| Work instructions |
Up to and including the line containing "(seat_face_x, 0, valve_z))", please reproduce the lines of the listing below, starting from the top.

☆ ☆ ☆ ☆ ☆ ☆ ☆

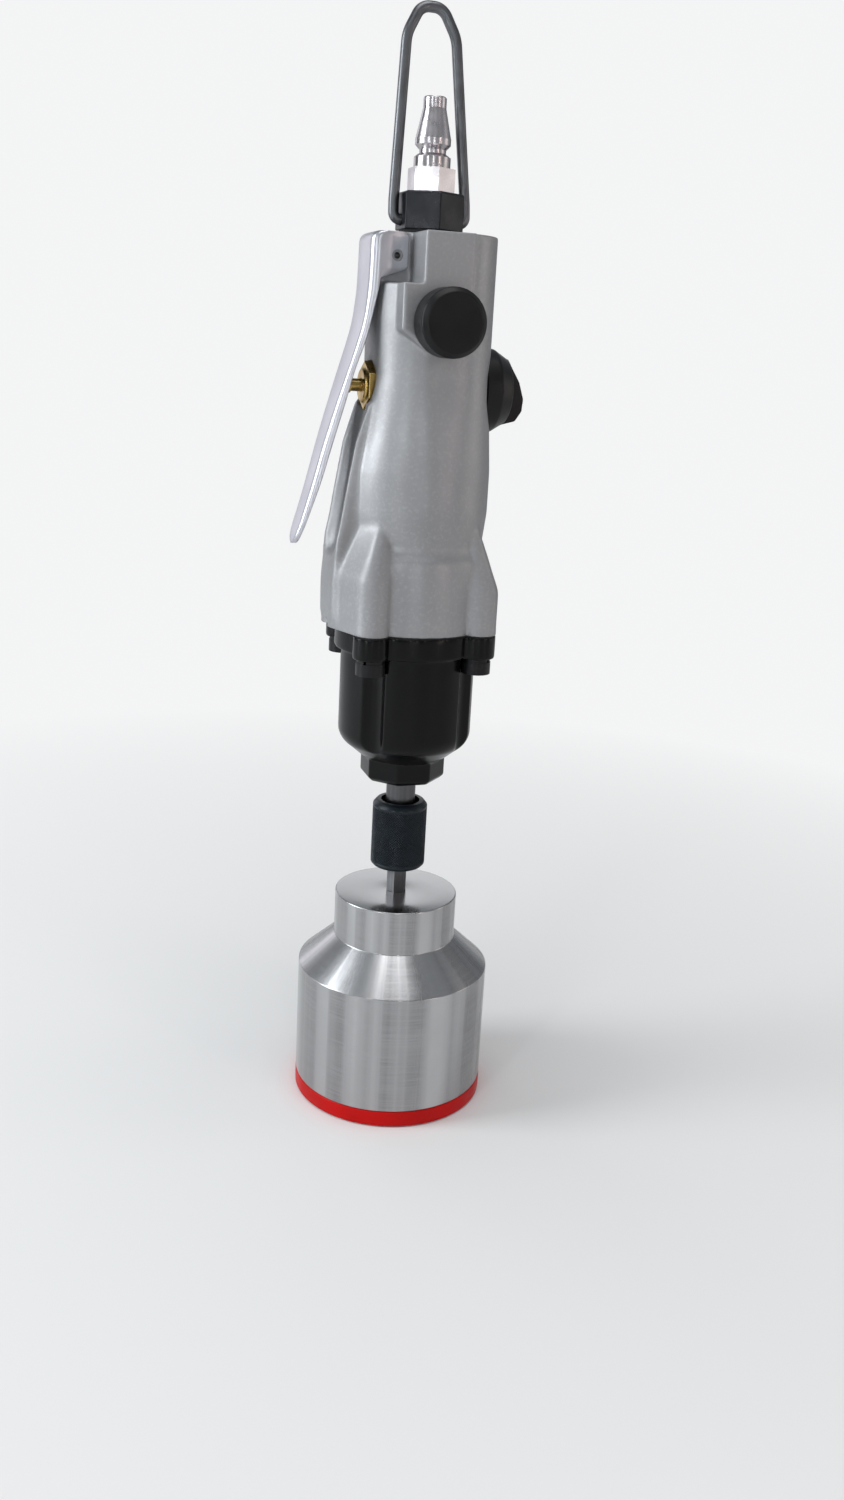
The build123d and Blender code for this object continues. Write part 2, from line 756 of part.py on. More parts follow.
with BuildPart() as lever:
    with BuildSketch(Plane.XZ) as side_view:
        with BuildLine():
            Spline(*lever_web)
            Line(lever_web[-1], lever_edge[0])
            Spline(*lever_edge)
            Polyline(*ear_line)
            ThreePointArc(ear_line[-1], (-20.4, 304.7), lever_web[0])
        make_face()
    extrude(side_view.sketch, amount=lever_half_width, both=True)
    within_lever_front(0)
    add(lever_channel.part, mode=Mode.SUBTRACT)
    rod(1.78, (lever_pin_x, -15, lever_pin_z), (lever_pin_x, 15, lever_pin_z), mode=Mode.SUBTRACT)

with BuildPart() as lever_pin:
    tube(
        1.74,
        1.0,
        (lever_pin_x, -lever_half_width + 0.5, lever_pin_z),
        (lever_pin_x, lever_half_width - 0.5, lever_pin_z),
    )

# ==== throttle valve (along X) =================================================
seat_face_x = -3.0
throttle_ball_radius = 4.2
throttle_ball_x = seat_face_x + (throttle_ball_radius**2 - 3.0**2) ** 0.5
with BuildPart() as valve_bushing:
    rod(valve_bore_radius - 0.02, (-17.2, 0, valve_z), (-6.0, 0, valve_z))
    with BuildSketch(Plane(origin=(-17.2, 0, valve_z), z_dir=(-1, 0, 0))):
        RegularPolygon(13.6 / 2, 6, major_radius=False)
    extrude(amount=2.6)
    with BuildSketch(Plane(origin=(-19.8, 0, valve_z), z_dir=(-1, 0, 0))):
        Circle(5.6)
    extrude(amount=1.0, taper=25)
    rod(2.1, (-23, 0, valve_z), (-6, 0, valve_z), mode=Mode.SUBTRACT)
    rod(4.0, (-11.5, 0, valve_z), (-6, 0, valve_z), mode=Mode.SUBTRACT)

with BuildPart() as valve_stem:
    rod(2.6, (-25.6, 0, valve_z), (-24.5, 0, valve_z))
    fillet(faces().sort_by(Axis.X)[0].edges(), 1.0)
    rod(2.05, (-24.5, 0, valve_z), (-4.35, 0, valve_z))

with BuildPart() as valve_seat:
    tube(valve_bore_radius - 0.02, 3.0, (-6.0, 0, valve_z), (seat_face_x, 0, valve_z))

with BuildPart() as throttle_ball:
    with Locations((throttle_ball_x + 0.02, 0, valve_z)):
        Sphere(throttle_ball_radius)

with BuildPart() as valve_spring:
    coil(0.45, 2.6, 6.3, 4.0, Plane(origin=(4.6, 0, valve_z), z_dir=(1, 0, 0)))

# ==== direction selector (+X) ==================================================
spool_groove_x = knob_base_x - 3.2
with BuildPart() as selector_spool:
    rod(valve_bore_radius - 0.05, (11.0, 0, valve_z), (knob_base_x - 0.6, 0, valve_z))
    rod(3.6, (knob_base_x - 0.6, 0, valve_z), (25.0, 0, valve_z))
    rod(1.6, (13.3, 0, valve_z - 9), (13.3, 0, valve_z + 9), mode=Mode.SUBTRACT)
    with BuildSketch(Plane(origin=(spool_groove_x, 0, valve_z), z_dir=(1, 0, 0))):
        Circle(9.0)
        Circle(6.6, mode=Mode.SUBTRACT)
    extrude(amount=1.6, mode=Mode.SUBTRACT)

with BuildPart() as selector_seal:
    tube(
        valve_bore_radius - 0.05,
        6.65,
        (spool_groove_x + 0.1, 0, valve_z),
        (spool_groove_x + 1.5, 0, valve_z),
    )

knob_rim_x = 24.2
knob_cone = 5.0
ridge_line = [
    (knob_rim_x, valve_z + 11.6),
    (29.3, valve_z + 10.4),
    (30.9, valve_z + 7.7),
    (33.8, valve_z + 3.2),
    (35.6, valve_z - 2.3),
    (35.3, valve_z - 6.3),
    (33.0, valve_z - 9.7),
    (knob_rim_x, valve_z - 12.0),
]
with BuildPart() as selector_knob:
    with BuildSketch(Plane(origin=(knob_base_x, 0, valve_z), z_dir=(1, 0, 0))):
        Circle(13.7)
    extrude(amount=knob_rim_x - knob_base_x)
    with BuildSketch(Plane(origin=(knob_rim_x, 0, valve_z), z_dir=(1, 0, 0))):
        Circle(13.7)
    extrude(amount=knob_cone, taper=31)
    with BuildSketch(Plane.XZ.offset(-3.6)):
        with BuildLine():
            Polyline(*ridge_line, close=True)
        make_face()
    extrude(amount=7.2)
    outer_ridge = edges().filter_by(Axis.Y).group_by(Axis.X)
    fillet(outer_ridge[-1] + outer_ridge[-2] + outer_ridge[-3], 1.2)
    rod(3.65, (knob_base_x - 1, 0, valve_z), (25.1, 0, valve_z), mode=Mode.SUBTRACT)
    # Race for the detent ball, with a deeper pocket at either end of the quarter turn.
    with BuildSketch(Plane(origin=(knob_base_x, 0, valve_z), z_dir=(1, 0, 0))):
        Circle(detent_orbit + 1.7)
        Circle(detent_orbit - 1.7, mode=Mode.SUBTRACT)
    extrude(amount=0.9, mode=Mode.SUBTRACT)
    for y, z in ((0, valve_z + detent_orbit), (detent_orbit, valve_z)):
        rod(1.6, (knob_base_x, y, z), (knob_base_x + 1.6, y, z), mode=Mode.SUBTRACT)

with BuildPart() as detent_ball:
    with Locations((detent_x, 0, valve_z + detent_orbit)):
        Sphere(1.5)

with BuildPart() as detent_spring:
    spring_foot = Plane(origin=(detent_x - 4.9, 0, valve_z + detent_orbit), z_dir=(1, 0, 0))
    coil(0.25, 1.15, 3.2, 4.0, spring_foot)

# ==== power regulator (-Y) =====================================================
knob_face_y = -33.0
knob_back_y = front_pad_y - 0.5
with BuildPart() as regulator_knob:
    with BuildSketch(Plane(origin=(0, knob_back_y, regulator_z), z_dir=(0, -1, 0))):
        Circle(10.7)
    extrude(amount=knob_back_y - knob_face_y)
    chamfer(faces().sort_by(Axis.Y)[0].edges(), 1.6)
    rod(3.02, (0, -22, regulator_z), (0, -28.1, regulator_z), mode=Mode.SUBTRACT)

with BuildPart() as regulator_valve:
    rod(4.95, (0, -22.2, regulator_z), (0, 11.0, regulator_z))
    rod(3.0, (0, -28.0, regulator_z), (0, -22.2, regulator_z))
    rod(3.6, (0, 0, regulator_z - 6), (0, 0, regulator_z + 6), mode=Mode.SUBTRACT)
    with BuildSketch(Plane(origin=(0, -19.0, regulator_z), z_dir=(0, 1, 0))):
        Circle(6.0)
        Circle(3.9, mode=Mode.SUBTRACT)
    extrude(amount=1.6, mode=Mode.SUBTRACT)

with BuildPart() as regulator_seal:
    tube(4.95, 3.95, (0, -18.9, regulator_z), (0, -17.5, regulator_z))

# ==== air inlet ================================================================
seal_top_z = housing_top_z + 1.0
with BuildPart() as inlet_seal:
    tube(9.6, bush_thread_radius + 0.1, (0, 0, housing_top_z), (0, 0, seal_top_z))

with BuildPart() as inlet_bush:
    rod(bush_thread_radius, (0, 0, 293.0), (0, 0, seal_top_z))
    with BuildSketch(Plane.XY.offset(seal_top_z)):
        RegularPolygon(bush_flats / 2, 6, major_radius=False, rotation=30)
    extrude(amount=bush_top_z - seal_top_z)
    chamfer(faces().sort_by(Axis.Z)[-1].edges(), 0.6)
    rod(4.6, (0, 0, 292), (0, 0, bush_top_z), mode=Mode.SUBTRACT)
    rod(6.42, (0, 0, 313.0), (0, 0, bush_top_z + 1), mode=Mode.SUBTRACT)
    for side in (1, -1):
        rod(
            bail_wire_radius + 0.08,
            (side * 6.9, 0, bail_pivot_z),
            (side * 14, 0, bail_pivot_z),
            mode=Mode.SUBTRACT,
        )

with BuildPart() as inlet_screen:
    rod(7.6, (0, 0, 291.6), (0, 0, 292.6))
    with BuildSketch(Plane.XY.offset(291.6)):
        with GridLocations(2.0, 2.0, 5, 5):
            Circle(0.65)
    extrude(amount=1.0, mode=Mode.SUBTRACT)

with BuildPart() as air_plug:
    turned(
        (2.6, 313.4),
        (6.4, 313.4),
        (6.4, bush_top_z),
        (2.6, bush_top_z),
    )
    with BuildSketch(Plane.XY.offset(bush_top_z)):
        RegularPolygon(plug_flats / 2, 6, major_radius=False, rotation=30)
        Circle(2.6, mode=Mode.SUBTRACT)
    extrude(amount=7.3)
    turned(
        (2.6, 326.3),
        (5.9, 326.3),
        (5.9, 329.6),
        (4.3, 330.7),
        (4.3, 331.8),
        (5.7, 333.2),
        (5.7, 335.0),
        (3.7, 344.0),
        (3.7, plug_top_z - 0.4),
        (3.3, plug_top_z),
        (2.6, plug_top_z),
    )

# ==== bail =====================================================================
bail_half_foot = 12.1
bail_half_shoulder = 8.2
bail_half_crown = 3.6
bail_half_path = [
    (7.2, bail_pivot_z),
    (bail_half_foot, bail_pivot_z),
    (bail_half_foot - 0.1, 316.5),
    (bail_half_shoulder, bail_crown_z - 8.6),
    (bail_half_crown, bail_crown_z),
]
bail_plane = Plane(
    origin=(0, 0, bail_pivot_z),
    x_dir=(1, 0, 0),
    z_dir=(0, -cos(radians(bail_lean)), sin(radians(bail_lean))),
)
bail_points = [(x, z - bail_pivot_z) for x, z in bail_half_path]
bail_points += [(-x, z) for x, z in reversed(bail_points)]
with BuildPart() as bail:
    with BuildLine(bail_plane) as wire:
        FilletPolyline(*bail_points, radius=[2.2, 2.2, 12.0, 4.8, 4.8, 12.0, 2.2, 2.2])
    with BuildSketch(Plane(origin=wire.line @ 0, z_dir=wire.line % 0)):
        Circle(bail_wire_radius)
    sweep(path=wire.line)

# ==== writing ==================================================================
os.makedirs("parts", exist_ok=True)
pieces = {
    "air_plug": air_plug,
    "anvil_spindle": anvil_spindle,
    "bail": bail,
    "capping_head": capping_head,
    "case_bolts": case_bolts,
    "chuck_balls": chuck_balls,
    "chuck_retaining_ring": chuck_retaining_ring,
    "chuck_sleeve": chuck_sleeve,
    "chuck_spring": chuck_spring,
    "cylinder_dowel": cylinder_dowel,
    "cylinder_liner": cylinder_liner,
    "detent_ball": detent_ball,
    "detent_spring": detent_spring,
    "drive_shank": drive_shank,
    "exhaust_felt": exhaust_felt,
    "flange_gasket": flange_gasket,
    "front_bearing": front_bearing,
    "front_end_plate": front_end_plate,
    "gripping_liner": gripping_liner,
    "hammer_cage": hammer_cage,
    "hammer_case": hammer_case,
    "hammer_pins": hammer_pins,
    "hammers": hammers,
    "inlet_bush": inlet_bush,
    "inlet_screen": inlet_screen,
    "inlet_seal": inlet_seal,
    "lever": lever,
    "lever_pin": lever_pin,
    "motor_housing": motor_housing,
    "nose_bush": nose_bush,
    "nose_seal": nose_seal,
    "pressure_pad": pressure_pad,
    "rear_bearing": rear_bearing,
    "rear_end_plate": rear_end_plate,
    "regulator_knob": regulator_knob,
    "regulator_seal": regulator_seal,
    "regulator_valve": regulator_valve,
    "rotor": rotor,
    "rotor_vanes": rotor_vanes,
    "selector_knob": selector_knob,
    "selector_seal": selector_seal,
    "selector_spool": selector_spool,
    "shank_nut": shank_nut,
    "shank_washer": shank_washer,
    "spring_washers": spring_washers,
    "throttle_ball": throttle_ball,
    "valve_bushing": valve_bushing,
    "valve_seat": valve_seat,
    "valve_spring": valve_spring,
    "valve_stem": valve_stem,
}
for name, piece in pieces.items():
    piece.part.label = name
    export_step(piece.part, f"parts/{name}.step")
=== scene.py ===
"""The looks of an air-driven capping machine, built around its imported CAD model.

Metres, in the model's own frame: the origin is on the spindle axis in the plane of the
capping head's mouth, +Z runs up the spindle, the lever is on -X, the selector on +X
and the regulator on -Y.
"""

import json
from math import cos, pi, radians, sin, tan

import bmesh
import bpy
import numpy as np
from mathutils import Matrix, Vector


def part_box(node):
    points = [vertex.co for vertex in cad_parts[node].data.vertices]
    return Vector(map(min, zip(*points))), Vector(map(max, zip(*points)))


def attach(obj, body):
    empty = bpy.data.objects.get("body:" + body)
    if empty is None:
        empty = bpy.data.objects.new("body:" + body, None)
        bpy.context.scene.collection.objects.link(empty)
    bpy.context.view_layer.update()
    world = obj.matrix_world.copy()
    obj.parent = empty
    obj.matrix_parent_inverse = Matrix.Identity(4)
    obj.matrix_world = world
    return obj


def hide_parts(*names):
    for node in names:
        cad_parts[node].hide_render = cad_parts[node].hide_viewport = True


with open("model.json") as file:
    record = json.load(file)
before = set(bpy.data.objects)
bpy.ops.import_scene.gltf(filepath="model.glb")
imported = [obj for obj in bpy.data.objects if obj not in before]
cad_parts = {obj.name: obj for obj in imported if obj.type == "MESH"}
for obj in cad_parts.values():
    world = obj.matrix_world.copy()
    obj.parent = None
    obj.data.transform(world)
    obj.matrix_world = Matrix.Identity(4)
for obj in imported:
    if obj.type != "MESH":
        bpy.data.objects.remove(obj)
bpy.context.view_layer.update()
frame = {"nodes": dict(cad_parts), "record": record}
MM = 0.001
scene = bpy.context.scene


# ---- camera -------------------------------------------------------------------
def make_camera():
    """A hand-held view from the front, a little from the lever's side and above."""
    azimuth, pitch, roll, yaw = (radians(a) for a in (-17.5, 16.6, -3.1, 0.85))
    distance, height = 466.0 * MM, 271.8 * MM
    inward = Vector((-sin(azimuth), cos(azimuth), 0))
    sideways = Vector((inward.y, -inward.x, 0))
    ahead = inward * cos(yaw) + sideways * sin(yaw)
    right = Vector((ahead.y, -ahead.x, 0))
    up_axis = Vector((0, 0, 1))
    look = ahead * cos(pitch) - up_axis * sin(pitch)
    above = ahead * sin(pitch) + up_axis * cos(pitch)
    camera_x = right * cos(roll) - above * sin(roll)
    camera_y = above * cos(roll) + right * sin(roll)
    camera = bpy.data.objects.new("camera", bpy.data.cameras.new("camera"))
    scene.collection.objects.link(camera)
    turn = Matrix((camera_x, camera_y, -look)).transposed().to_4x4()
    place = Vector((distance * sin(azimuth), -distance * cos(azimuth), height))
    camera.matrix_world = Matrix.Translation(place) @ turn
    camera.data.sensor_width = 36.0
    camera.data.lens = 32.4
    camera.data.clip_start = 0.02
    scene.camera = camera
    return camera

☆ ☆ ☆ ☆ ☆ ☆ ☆

| Complete output |
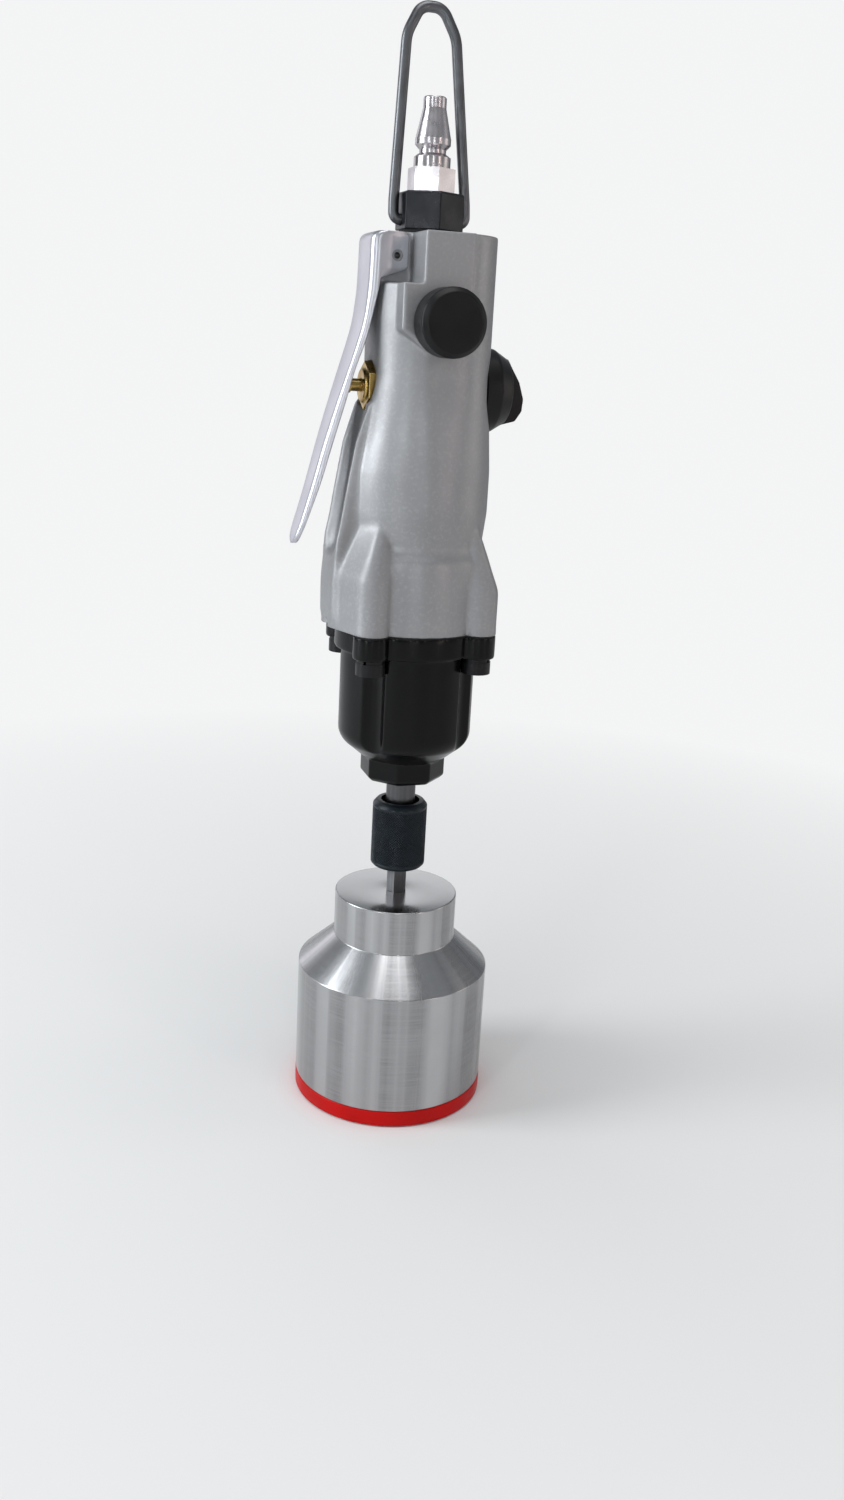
The build123d and Blender code for this object continues. Write part 2, from line 756 of part.py on. More parts follow.
with BuildPart() as lever:
    with BuildSketch(Plane.XZ) as side_view:
        with BuildLine():
            Spline(*lever_web)
            Line(lever_web[-1], lever_edge[0])
            Spline(*lever_edge)
            Polyline(*ear_line)
            ThreePointArc(ear_line[-1], (-20.4, 304.7), lever_web[0])
        make_face()
    extrude(side_view.sketch, amount=lever_half_width, both=True)
    within_lever_front(0)
    add(lever_channel.part, mode=Mode.SUBTRACT)
    rod(1.78, (lever_pin_x, -15, lever_pin_z), (lever_pin_x, 15, lever_pin_z), mode=Mode.SUBTRACT)

with BuildPart() as lever_pin:
    tube(
        1.74,
        1.0,
        (lever_pin_x, -lever_half_width + 0.5, lever_pin_z),
        (lever_pin_x, lever_half_width - 0.5, lever_pin_z),
    )

# ==== throttle valve (along X) =================================================
seat_face_x = -3.0
throttle_ball_radius = 4.2
throttle_ball_x = seat_face_x + (throttle_ball_radius**2 - 3.0**2) ** 0.5
with BuildPart() as valve_bushing:
    rod(valve_bore_radius - 0.02, (-17.2, 0, valve_z), (-6.0, 0, valve_z))
    with BuildSketch(Plane(origin=(-17.2, 0, valve_z), z_dir=(-1, 0, 0))):
        RegularPolygon(13.6 / 2, 6, major_radius=False)
    extrude(amount=2.6)
    with BuildSketch(Plane(origin=(-19.8, 0, valve_z), z_dir=(-1, 0, 0))):
        Circle(5.6)
    extrude(amount=1.0, taper=25)
    rod(2.1, (-23, 0, valve_z), (-6, 0, valve_z), mode=Mode.SUBTRACT)
    rod(4.0, (-11.5, 0, valve_z), (-6, 0, valve_z), mode=Mode.SUBTRACT)

with BuildPart() as valve_stem:
    rod(2.6, (-25.6, 0, valve_z), (-24.5, 0, valve_z))
    fillet(faces().sort_by(Axis.X)[0].edges(), 1.0)
    rod(2.05, (-24.5, 0, valve_z), (-4.35, 0, valve_z))

with BuildPart() as valve_seat:
    tube(valve_bore_radius - 0.02, 3.0, (-6.0, 0, valve_z), (seat_face_x, 0, valve_z))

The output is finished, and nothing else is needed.